+++ Data
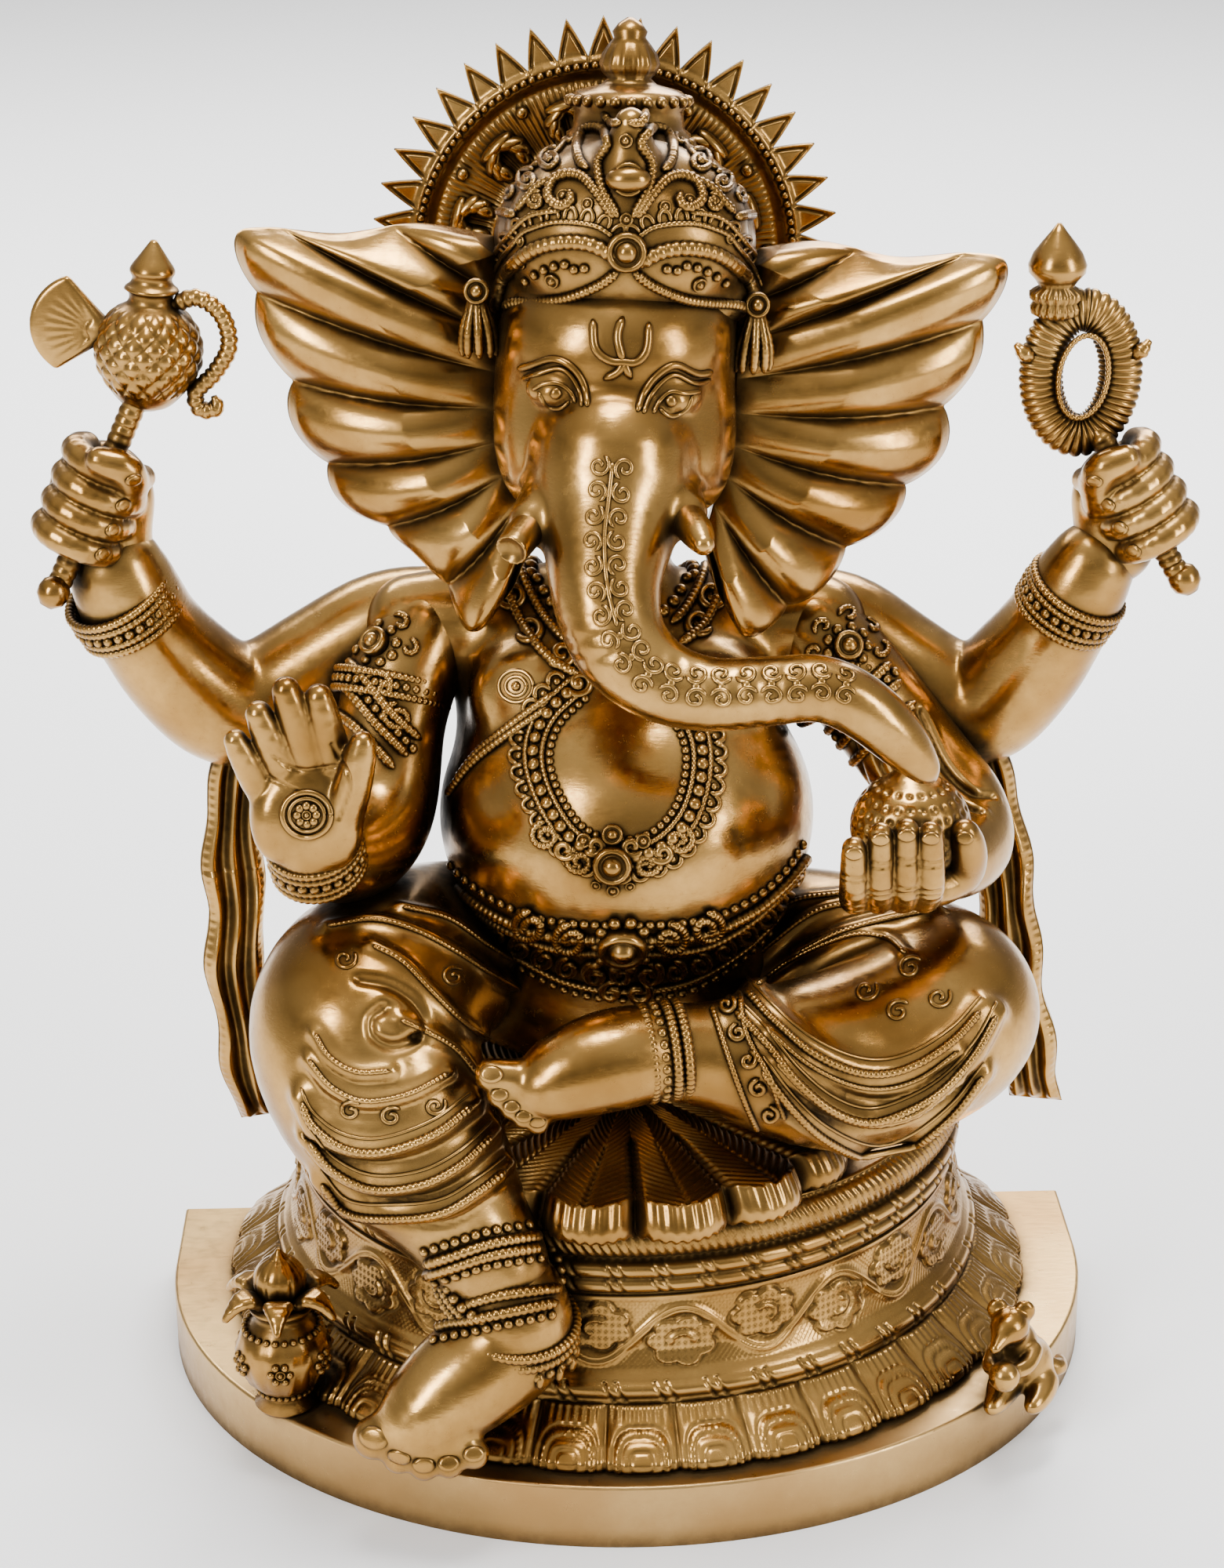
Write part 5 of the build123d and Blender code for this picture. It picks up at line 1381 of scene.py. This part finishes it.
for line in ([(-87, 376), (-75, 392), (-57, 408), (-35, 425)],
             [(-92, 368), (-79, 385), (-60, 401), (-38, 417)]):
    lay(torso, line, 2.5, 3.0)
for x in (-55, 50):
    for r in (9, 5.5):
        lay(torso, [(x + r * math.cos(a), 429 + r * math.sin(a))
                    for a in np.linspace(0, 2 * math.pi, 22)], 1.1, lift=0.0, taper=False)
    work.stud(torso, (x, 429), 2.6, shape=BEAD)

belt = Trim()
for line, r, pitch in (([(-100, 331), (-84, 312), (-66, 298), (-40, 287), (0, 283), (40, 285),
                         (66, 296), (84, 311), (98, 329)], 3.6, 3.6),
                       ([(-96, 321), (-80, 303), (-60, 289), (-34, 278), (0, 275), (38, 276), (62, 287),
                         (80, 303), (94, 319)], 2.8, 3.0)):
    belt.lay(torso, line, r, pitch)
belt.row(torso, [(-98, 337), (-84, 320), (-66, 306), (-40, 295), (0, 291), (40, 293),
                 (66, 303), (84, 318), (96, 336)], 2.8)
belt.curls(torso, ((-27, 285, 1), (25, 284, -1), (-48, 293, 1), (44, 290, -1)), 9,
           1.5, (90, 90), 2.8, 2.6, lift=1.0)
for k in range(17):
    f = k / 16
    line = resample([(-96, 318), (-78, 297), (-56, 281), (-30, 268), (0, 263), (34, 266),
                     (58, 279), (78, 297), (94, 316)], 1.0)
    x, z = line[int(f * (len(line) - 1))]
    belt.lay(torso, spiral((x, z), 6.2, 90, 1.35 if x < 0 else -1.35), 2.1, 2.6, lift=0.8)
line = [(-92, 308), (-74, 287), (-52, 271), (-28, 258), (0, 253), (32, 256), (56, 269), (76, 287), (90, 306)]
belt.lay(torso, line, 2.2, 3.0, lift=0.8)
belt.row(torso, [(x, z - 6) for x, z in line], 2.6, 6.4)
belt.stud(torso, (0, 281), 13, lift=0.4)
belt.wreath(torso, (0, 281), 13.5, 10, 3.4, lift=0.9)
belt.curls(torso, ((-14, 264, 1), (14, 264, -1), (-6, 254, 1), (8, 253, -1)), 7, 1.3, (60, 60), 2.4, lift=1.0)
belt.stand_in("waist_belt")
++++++
> **Problem requirements**
Reproduce the material above exactly; please quote every line of it.

> **The reply**
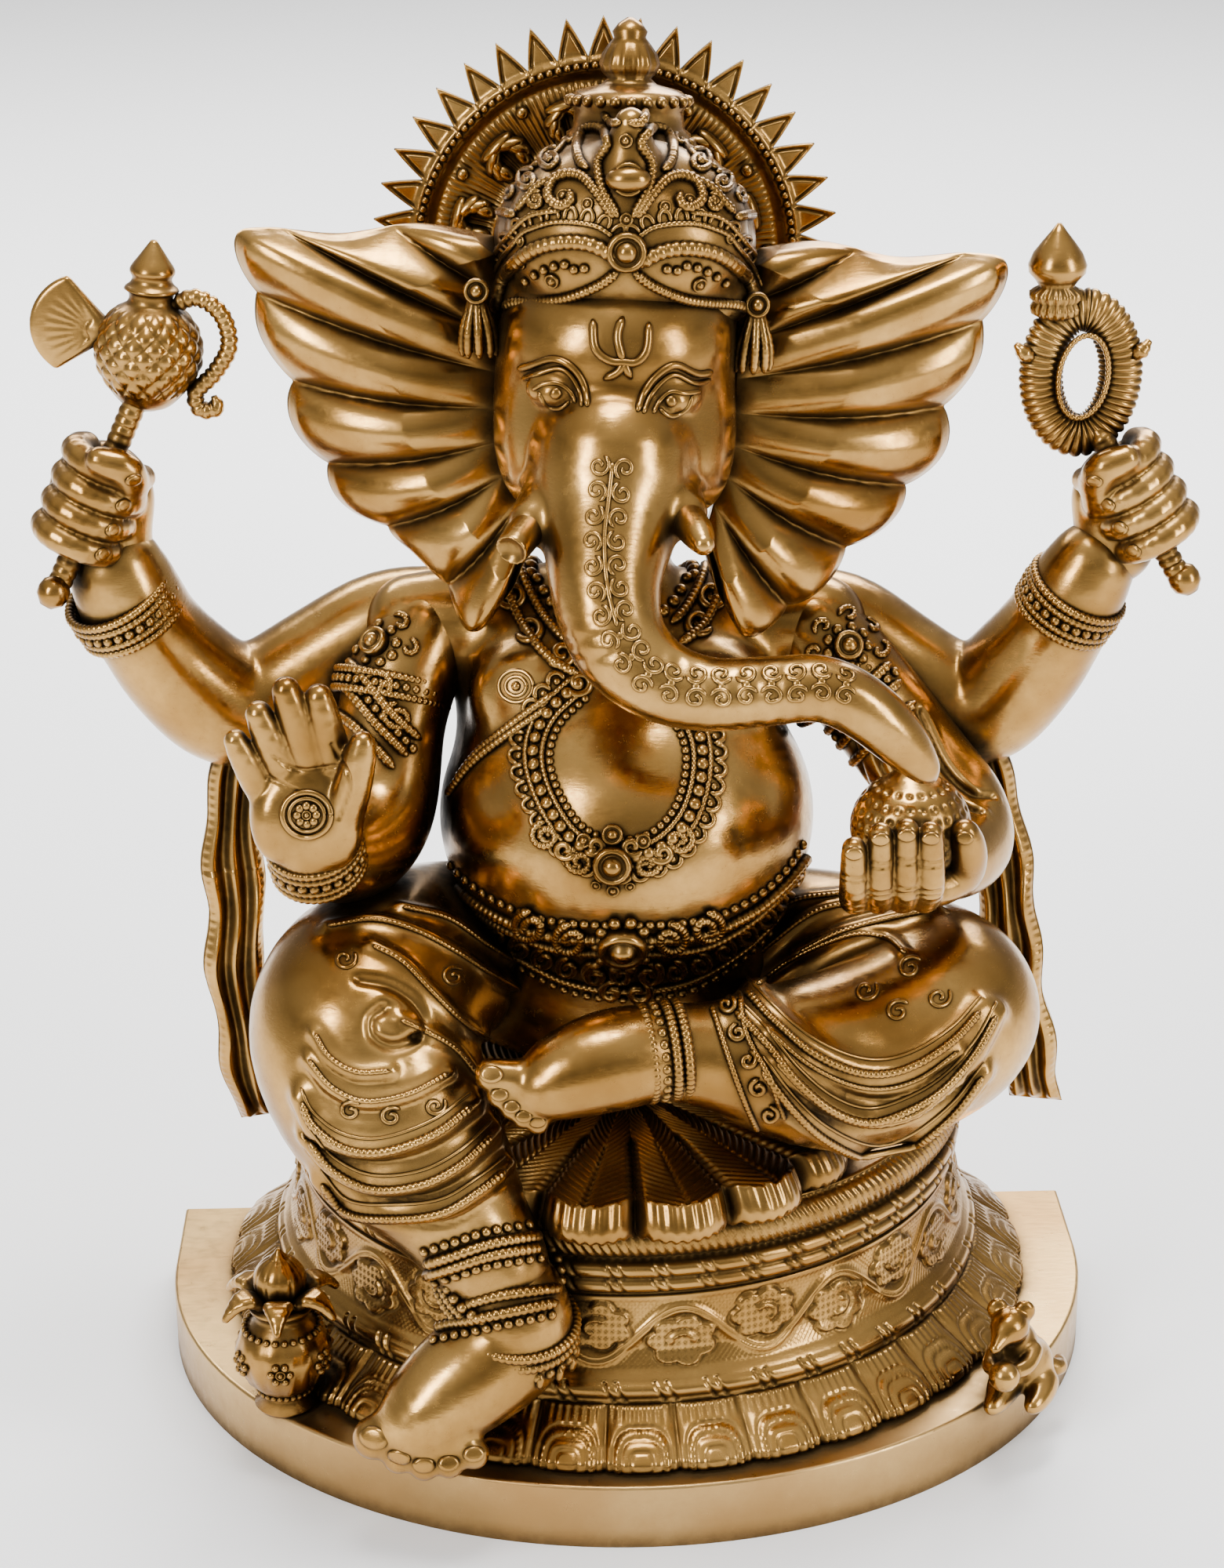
Write part 5 of the build123d and Blender code for this picture. It picks up at line 1381 of scene.py. This part finishes it.
for line in ([(-87, 376), (-75, 392), (-57, 408), (-35, 425)],
             [(-92, 368), (-79, 385), (-60, 401), (-38, 417)]):
    lay(torso, line, 2.5, 3.0)
for x in (-55, 50):
    for r in (9, 5.5):
        lay(torso, [(x + r * math.cos(a), 429 + r * math.sin(a))
                    for a in np.linspace(0, 2 * math.pi, 22)], 1.1, lift=0.0, taper=False)
    work.stud(torso, (x, 429), 2.6, shape=BEAD)

belt = Trim()
for line, r, pitch in (([(-100, 331), (-84, 312), (-66, 298), (-40, 287), (0, 283), (40, 285),
                         (66, 296), (84, 311), (98, 329)], 3.6, 3.6),
                       ([(-96, 321), (-80, 303), (-60, 289), (-34, 278), (0, 275), (38, 276), (62, 287),
                         (80, 303), (94, 319)], 2.8, 3.0)):
    belt.lay(torso, line, r, pitch)
belt.row(torso, [(-98, 337), (-84, 320), (-66, 306), (-40, 295), (0, 291), (40, 293),
                 (66, 303), (84, 318), (96, 336)], 2.8)
belt.curls(torso, ((-27, 285, 1), (25, 284, -1), (-48, 293, 1), (44, 290, -1)), 9,
           1.5, (90, 90), 2.8, 2.6, lift=1.0)
for k in range(17):
    f = k / 16
    line = resample([(-96, 318), (-78, 297), (-56, 281), (-30, 268), (0, 263), (34, 266),
                     (58, 279), (78, 297), (94, 316)], 1.0)
    x, z = line[int(f * (len(line) - 1))]
    belt.lay(torso, spiral((x, z), 6.2, 90, 1.35 if x < 0 else -1.35), 2.1, 2.6, lift=0.8)
line = [(-92, 308), (-74, 287), (-52, 271), (-28, 258), (0, 253), (32, 256), (56, 269), (76, 287), (90, 306)]
belt.lay(torso, line, 2.2, 3.0, lift=0.8)
belt.row(torso, [(x, z - 6) for x, z in line], 2.6, 6.4)
belt.stud(torso, (0, 281), 13, lift=0.4)
belt.wreath(torso, (0, 281), 13.5, 10, 3.4, lift=0.9)
belt.curls(torso, ((-14, 264, 1), (14, 264, -1), (-6, 254, 1), (8, 253, -1)), 7, 1.3, (60, 60), 2.4, lift=1.0)
belt.stand_in("waist_belt")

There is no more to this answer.